Biggie saw the specialist today and he's scheduled for surgery next Thursday. We're still not sure whether it's a complete tear or a partial tear (they're going to do an x-ray right before the surgery) but bottom line is he is in pain and there's a good probability that the other hind leg he was relying on also has some kind of damage to the knee and may also need surgery eventually. 

The good news though is with good physical therapy on my part, and a successful surgery, Biggie can be very close to "normal" again. Thanks everyone! 

:mellow:


----------



## Snowbody (Jan 3, 2009)

Oh Michi - poor little Biggie. I just saw the videos. He's so adorable and it's so sad to see that he obviously had to keep all his weight off his back legs. I'm so glad you got to a specialist. I'm sending prayers for a good surgery and a get recuperation. I know it will be hard to go through it all but there really is no choice. He is so cute!


----------



## Bibu (Jun 3, 2010)

I am glad you were able to see the specialist and that Biggie will be able to get surgery soon! Keep us updated after the surgery. Biggie will be in our thoughts during these tough times for him.


----------



## edelweiss (Apr 23, 2010)

Michi, I am so happy you got in to the specialist & got a proper diagnosis. It is good when it is that clear & you know what to do!!! I know the recoup will be difficult but there is light at the end of the tunnel. And I think this is the best time of the year of all for this kind of surgery where they have to shave the back-side---at least he won't freeze! 
Saying prayers.

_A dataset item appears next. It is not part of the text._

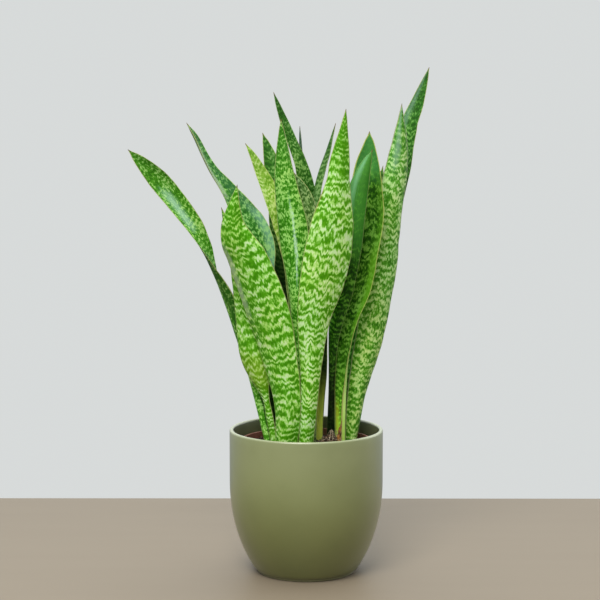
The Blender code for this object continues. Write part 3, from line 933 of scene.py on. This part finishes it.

Do, please, up-date us Thurs.:wub:


----------



## iAmTerri (Apr 30, 2011)

Hi...what type of surgery will biggie be undergoing? I've read that there are two methods recommended for a torn cruciate ligament. One is best for small dogs--Lateral Fabellar technique (Nylon Band Technique)-- and the TPLO (Tibial Plateau Leveling Osteotomy), is indicated for large dog breeds.


----------



## michik08 (Feb 18, 2009)

Sorry for the late answer - I had graduation and Biggie's surgery, etc.... so haven't had time to come on!

It turned out he didnt have a cruciate ligament tear after all - it was a patella disjointment. The surgeon told me that the tears aren't always visible/evident in x-rays and that once they were in surgery, they realized they didn't need to do anything with his ligaments (they were intact!) and just correct his knee problem. 

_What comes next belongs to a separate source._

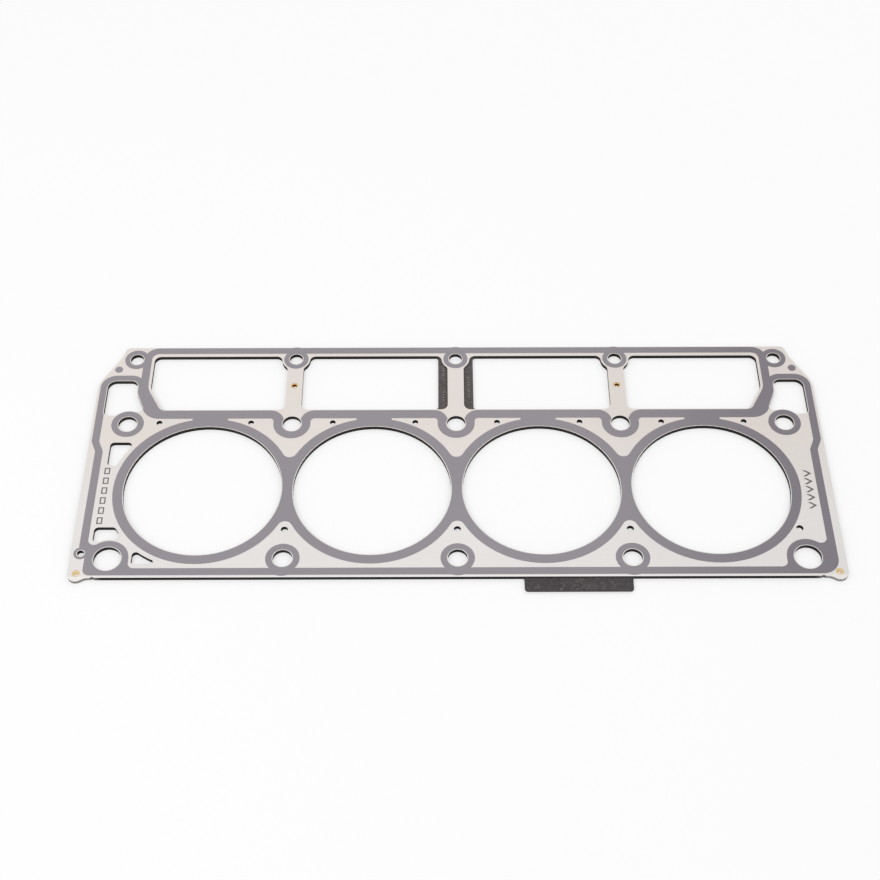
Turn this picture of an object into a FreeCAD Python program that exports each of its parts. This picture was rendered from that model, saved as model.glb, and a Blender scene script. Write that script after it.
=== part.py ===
import FreeCAD, Part
import math
import os

from FreeCAD import Vector

os.makedirs("parts", exist_ok=True)

# Cylinder head gasket of layered steel for one bank of four cylinders, unclamped.
# Millimetres. X runs along the bank towards the engine's front, Y towards the valley side,
# Z up towards the cylinder head. The origin is the middle of the bore line on the deck face.

# Bores
bore_count = 4
bore_radius = 52.07
bore_land = 7.62

# Layer stack, from the deck upwards: facing sheet, spacer, facing sheet, printed seal.
# A facing sheet's height counts its pressed bead, which keeps it off the spacer until it is clamped.
facing_height = 1.0
spacer_thickness = 1.0
print_thickness = 0.1

# Head bolts, dowels and valley bolts
bolt_row_y = 54.75
bolt_hole_radius = 6.3
dowel_hole_radius = 8.8
valley_row_y = 112.5
valley_hole_radius = 4.55

# Steam and oil holes
steam_radius = 2.0
steam_y = 55.6
steam_offset = 27.8
steam_offset_rear = 21.6
low_steam_radius = 2.35
low_steam_y = -32.7
low_steam_offset_front = 2.2
oil_hole_radius = 2.25
oil_hole_out = 17.48
oil_hole_y = -50.6

# Outer edge of the sheets
side_out = 23.98
top_y = 123.3
bottom_y = -69.15
shoulder_y = 90.7
shoulder_round = 18.0
waist_out = 10.88
waist_y = 113.7
waist_round = 6.0
crown_out = 7.98
crown_round = 3.2
valley_boss_radius = 11.25
ear_radius = 5.7
ear_cove = 8.0
notch_radius = 1.7
notch_depth = 0.65
notch_inset = 16.1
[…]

He had the surgery almost a month ago now - and he's healed very well. he looked terrible bc he couldn't get groomed before the surgery since he really couldn't stand on his legs, then after the surgery because of the stitches. I finally got to bathe him last night, after his stitches came out a week ago Saturday - but now his coat is so matted  . I have had to give him physical therapy 3x a day, 40 exercises at a time but the good news is he's standing more on his hind legs now than he was before, and the pain in his knee is slowly going away as he can withstand more flexibility in his knee. 

I hope he'll be able to be fully recovered soon so I can finally take him out for walks!!


----------



## iAmTerri (Apr 30, 2011)

It's good to know that the surgery went well and that there are no major problems that you have met. 

when my Sabrina underwent TTA surgery for a torn cruciate ligament and we had to undergo 2 months of intense rehab but it was all worth it because she regained full use of the limb. 

If you need help with your rehab exercises (particularly on how to do them right) there's this site that you can freely download a home rehab guide.

Goodluck:thumbsup:


----------



## mss (Mar 1, 2006)

Your vet should give you what you need. You should not have to go to that website and then get stuck on his mailing list.


----------